Regula Pfeifer, kath.ch/ traduction et adaptation: Raphaël Zbinden
Le jeune Kurde prend la parole au pupitre de l’église catholique de Seewis, dans les Grisons. Il vit en Suisse avec sa famille depuis deux ans et depuis quatre mois au centre de départ de Flüeli Valzeina. Ce centre est isolé, à 20 minutes à pied de l’arrêt de bus le plus proche, explique le jeune homme de 18 ans.

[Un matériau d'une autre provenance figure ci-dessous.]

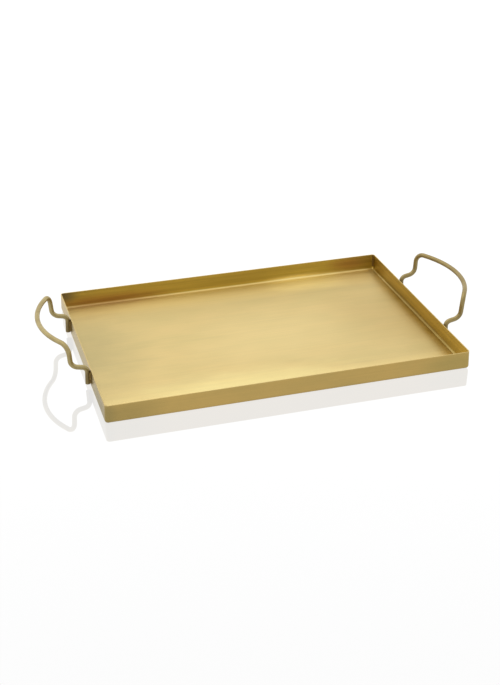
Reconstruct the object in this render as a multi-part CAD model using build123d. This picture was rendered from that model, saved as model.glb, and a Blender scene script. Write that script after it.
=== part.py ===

La centaine de personnes qui remplissent l’église ce samedi matin apprennent le quotidien du jeune Kurde. «Nous n’avons pas le droit de travailler, ni d’aller à l’école, nous vivons de l’aide d’urgence (…) Nous n’avons pas d’argent, pas de vêtements. Tous les matins, la police arrive et contrôle quelqu’un. Nous avons peur, nous sommes stressés et nous dormons mal.» Il y a un peu d’aide, souligne-t-il, une collecte de vêtements à l’église, dans laquelle ils peuvent choisir quelque chose de temps en temps, ainsi qu’une aide alimentaire, qui leur parvient une fois par semaine.
Destins de migrants
Le conseiller fédéral Beat Jans est assis sur la première rangée de bancs de l’église. Il apprend d’une jeune Afghane qu’elle souhaite rester en Suisse. Grâce au soutien de l’association ‘Miteinander Valzeina’, elle a pu suivre la 10e année scolaire. Un homme âgé – apparemment de cette même association – raconte le sort d’un Érythréen qui ne veut pas apparaître en direct par peur de représailles. Son employeur – un hôtelier suisse – veut absolument le garder. Mais le requérant d’asile n’a pas encore reçu le passeport nécessaire de l’ambassade de son pays d’origine.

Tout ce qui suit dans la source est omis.